The engineers say the measures recommended could have saved lives and prevented damage to infrastructure. The town suffered two devastating floods within a period of two weeks recently.

The Christmas Eve floods claimed 25 lives and last week’s floods caused damage to businesses and infrastructure.

Experts say that Ladysmith’s location in the uThukela catchment area at the foothills of the Drakensberg is directly linked to its ongoing flooding problem. The town was established on the flood-plain of the Klip River in 1851 by the British Imperial government as protection in the then-annexed, Natal.

As the town developed along the meander of the river, it experienced periodic flooding.

Since the 1940s there’ve been efforts to contain flooding in the area. The Windsor dam was built in 1950, but silt build-up reduced its efficiency.
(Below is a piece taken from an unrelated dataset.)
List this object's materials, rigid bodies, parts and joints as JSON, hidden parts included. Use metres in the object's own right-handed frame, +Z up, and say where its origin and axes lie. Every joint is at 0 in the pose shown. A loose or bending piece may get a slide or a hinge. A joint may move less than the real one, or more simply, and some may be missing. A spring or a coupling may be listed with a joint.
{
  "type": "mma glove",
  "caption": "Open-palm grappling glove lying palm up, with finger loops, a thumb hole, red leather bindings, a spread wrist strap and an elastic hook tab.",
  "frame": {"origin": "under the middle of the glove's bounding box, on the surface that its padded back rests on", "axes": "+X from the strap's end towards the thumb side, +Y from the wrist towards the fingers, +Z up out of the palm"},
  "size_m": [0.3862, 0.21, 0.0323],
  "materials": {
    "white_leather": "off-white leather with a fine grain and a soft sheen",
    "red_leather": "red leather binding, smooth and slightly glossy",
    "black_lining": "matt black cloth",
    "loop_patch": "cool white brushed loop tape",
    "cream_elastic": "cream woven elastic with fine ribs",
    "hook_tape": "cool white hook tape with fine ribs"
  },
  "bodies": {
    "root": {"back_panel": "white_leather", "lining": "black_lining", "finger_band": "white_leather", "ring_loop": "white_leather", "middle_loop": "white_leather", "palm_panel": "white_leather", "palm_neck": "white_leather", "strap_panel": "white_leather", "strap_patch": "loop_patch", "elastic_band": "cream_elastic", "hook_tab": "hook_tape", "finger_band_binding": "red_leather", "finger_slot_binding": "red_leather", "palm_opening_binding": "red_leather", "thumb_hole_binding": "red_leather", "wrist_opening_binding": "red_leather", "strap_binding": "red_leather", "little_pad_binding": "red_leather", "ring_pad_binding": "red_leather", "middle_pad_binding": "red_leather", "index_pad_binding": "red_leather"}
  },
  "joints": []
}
The Qedusizi dam further downstream in the Klip River was completed in 1997 to take over the task of flood management.

In the report commissioned by the municipality, engineers pointed out that the main causes of flooding in the area were among others, Ladysmith’s peculiar locality on a flood-plain, siltation, and a lack of maintenance of the Klip River meander among others.
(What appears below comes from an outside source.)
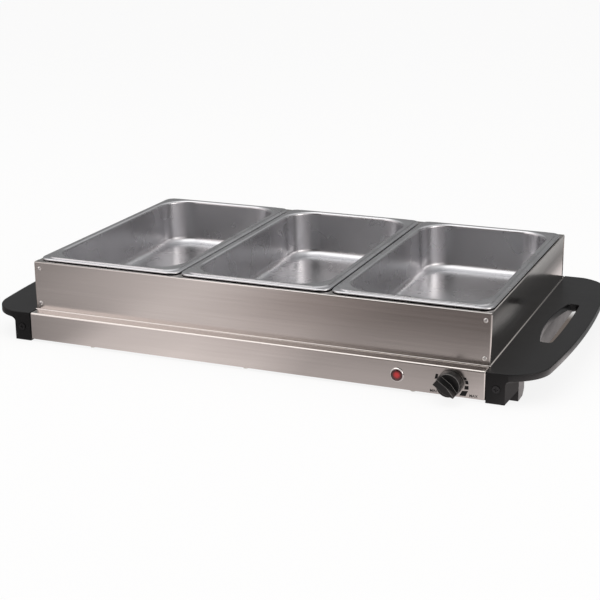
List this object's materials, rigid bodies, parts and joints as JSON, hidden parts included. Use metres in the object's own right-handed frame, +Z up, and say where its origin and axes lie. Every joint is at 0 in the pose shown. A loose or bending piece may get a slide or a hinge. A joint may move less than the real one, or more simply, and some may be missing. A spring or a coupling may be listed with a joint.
{
  "type": "electric food warmer tray",
  "caption": "Flat electrically heated stainless base with black D-shaped handles, a riveted frame standing on it, lift-out rectangular pans, and a knob and lamp in the front apron.",
  "frame": {"origin": "centre of the bounding box on the table, under the foot pads", "axes": "+X to the right along the tray, +Y to the rear, +Z up; the control knob faces -Y"},
  "size_m": [0.668, 0.408, 0.0946],
  "materials": {
    "stainless": "brushed along the length, satin",
    "pan_steel": "satin, bright rolled edge",
    "rivet_steel": "bright",
    "zinc_sheet": "zinc plated",
    "zinc_hardware": "zinc plated",
    "black_hardware": "black, semi-gloss",
    "aluminium_sheet": "mill finish",
    "element_tube": "dull, heat darkened",
    "black_plastic": "black moulded, semi-gloss",
    "knob_plastic": "black moulded, semi-gloss",
    "thermostat_case": "brown phenolic",
    "white_plastic": "white moulded",
    "red_lens": "deep red, glossy",
    "bezel_chrome": "polished",
    "brass": "plain",
    "rubber": "matt",
    "lead_brown": "silicone insulation",
    "lead_blue": "silicone insulation",
    "lead_green": "silicone insulation"
  },
  "bodies": {
    "warming_base": {"base_shell": "stainless", "bottom_cover": "zinc_sheet", "cover_screws": "zinc_hardware", "left_handle": "black_plastic", "right_handle": "black_plastic", "left_handle_bracket": "zinc_sheet", "right_handle_bracket": "zinc_sheet", "bracket_rivets": "zinc_hardware", "handle_screws": "black_hardware", "foot_pads": "rubber", "heat_spreader": "aluminium_sheet", "heating_element": "element_tube", "element_pins": "zinc_hardware", "clamp_bars": "zinc_sheet", "clamp_studs": "zinc_hardware", "stud_nuts": "zinc_hardware", "reflector_tray": "aluminium_sheet", "thermostat_body": "thermostat_case", "thermostat_nut": "zinc_hardware", "thermostat_terminals": "brass", "lamp_bezel": "bezel_chrome", "lamp_lens": "red_lens", "lamp_housing": "white_plastic", "lamp_retainer": "zinc_hardware", "lamp_terminals": "brass", "terminal_block": "white_plastic", "terminal_screws": "brass", "block_screw": "zinc_hardware", "cord_gland": "black_plastic", "gland_nut": "black_plastic", "thermal_fuse": "aluminium_sheet", "fuse_clip": "zinc_sheet", "small_studs": "zinc_hardware", "small_nuts": "zinc_hardware", "earth_lug": "brass", "live_lead": "lead_brown", "fuse_lead": "lead_brown", "element_lead": "lead_brown", "neutral_lead": "lead_blue", "earth_lead": "lead_green"},
    "control_knob": {"control_knob": "knob_plastic", "thermostat_spindle": "zinc_hardware"},
    "pan_frame": {"frame_front_panel": "stainless", "frame_rear_panel": "stainless", "frame_right_panel": "stainless", "frame_left_panel": "stainless", "frame_rivets": "rivet_steel", "divider_bars": "stainless"},
    "pan_left": {"pan_left": "pan_steel"},
    "pan_middle": {"pan_middle": "pan_steel"},
    "pan_right": {"pan_right": "pan_steel"}
  },
  "joints": [
    {"name": "knob_turn", "type": "hinge", "parent": "warming_base", "child": "control_knob", "pos_m": [0.2314, -0.192, 0.0176], "axis": [0, -1, 0], "range_deg": [0, 250]},
    {"name": "frame_lift", "type": "slide", "parent": "warming_base", "child": "pan_frame", "axis": [0, 0, 1], "range_m": [0, 0.12]},
    {"name": "pan_left_lift", "type": "slide", "parent": "pan_frame", "child": "pan_left", "axis": [0, 0, 1], "range_m": [0, 0.12]},
    {"name": "pan_middle_lift", "type": "slide", "parent": "pan_frame", "child": "pan_middle", "axis": [0, 0, 1], "range_m": [0, 0.12]},
    {"name": "pan_right_lift", "type": "slide", "parent": "pan_frame", "child": "pan_right", "axis": [0, 0, 1], "range_m": [0, 0.12]}
  ]
}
They recommended that the most practical and attainable solution would be to carry out a full dredging of the riverbed. This would, however, need the support of the national government. It was found that the river had lost 75% of its carrying capacity.

But consulting engineer Dr Nezar Eldidy emphasises that maintenance remains one of the most pressing issues. “You can’t keep building a dam for a dam. Any engineering system that you put in place you must maintain, instead of desilting dams, you build a new dam.”

Budget constraints

The municipality says it began dredging the river, but that the R14-million funding it received simply was not enough to address the problem. Zama Sibisi, the Alfred Duma municipal mayor, says they have had to repair and replace the valves from its municipal budget.

“W fixed 11 valves on the river and we attended to the river – digging it to try and increase the volume that the river can carry. Because that was one of the concerns that the volume of water the Klip River can carry now has decreased with 75%. So we did all that. Yes, it worked a bit. Like, last year we experienced this flooding but it wasn’t that severe.”

Sibisi says he’s asked for a report on whether the recommended valves were installed.

Meanwhile, Eldidy says the two recent catastrophic floods have shown that urgent action is needed to prevent loss of life and damage to property and infrastructure.

“First of all I would replace the valves as recommended and embark on the work of the dredging of the river and to put in a pump station and transport the water and evacuate to accumulated another area.”

The provincial government earlier estimated that R1 billion was needed to repair infrastructure and to implement the permanent solutions recommended by experts in Ladysmith.